Estate of Ralph R. Huesman v. Commissioner, 16 T.C. 666 (1951)
Distributions to charitable beneficiaries from the corpus of an estate, even if funded by income in respect of a decedent, are not deductible from the estate’s taxable income as distributions of income under Section 162 of the Internal Revenue Code.
Summary
The Tax Court addressed whether an estate could deduct a distribution to Loyola University, a charitable beneficiary, from its taxable income. The distribution was funded by a bonus owed to the deceased, which was considered income in respect of a decedent under Section 126 of the Internal Revenue Code. The estate argued that because the bonus was income when received, its distribution to Loyola University should be deductible under Section 162 as a distribution of income to a beneficiary. The court disagreed, holding that the distribution was made from the estate’s corpus pursuant to the will, not from estate income, and thus was not deductible under Section 162. The court emphasized that the character of the bonus as income in respect of a decedent did not change its nature as corpus once it became part of the estate.
Facts
Ralph R. Huesman died testate, leaving a substantial estate. His will established a trust and directed the trustees to distribute a portion of the trust property, specifically 5% of the ‘Trusteed Property’, to Loyola University. At the time of his death, Huesman was owed $80,517 by his company, Desmond’s, as a bonus for past services. This bonus was included in Huesman’s gross estate for estate tax purposes. The executors of the estate received the $80,517 bonus from Desmond’s and, following a court order, distributed this exact sum to the testamentary trustees, who then paid it to Loyola University as a partial satisfaction of its bequest. The estate reported the $80,517 bonus as income in respect of a decedent on its income tax return and claimed a deduction for a distribution to a beneficiary under Section 162 of the Internal Revenue Code.
Procedural History
The Commissioner of Internal Revenue determined a deficiency in the estate’s income tax, disallowing the deduction of $80,517 claimed under Section 162. The estate petitioned the Tax Court for review of the Commissioner’s determination.
Issue(s)
1. Whether the $80,517 bonus, received by the estate and distributed to Loyola University, constitutes a distribution of ‘income’ of the estate deductible under Section 162 of the Internal Revenue Code.
Holding
1. No, because the distribution to Loyola University was a distribution of corpus pursuant to the terms of the will, not a distribution of estate income as contemplated by Section 162, even though the funds originated from income in respect of a decedent.
Court’s Reasoning
The court reasoned that the decedent’s will directed the distribution of corpus, not income, to Loyola University. Article V of the will specified a distribution of a percentage of the ‘Trusteed Property’, which the court interpreted as corpus. The court stated, “Article V of decedent’s will makes no provision whatsoever for the distribution of any sum of money as income to Loyola University but only for the payment and distribution of a sum of money equal to 5 per cent of the Trusteed Property… Our analysis of this portion of the decedent’s will convinces us that decedent intended by the hereinabove-quoted portions of Article V to distribute a part of the trust corpus and that he made no provision whatsoever for the distribution of any sum as income.”

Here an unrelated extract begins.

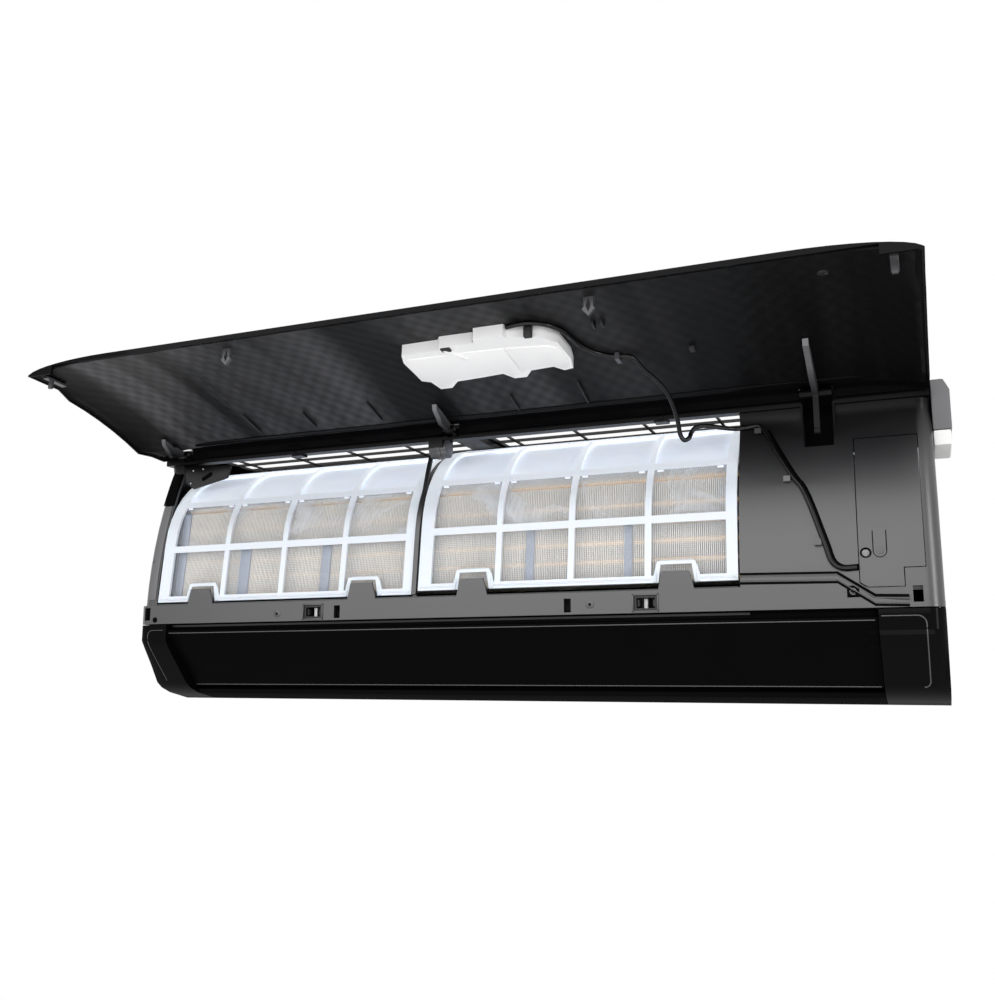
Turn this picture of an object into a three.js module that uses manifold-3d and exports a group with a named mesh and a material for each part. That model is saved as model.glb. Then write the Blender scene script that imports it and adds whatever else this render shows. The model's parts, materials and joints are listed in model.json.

The court acknowledged that the $80,517 bonus was income in respect of a decedent under Section 126 and taxable as income to the estate. However, it emphasized that the character of this item as income for purposes of Section 126 did not automatically make its distribution deductible as a distribution of income under Section 162. The court stated, “The claim which decedent’s estate had against Desmond’s was at all times part of the corpus of decedent’s estate. The fact that the Congress saw fit to relieve the hardship to a decedent, from an income tax standpoint, by requiring that the amount collected on such claim be reported as income of the decedent’s estate, in no wise affects the character of this asset which was fixed and determined at the date of the decedent’s death.”
The court distinguished cases involving capital gains, noting that distributions of capital gains are not deductible as income distributions under Section 162 if state law or the will treats capital gains as corpus. By analogy, the court concluded that even though the bonus was income when received by the estate, its distribution was from corpus as directed by the will and therefore not deductible under Section 162.
Practical Implications
This case clarifies that the source of funds used for a distribution is not the sole determinant of deductibility under Section 162. The crucial factor is whether the distribution itself is characterized as a distribution of income or corpus under the terms of the will or trust document and applicable state law. Even when an estate receives income in respect of a decedent, distributions funded by such income are not automatically deductible as income distributions if they are directed to be paid out of the estate’s principal. This case highlights the importance of carefully drafting wills and trust documents to specify whether charitable distributions are to be made from income or principal to achieve desired tax outcomes. For estate planners, it underscores the need to consider both the income and estate tax implications of charitable bequests and the language used in testamentary documents to define the source and nature of distributions.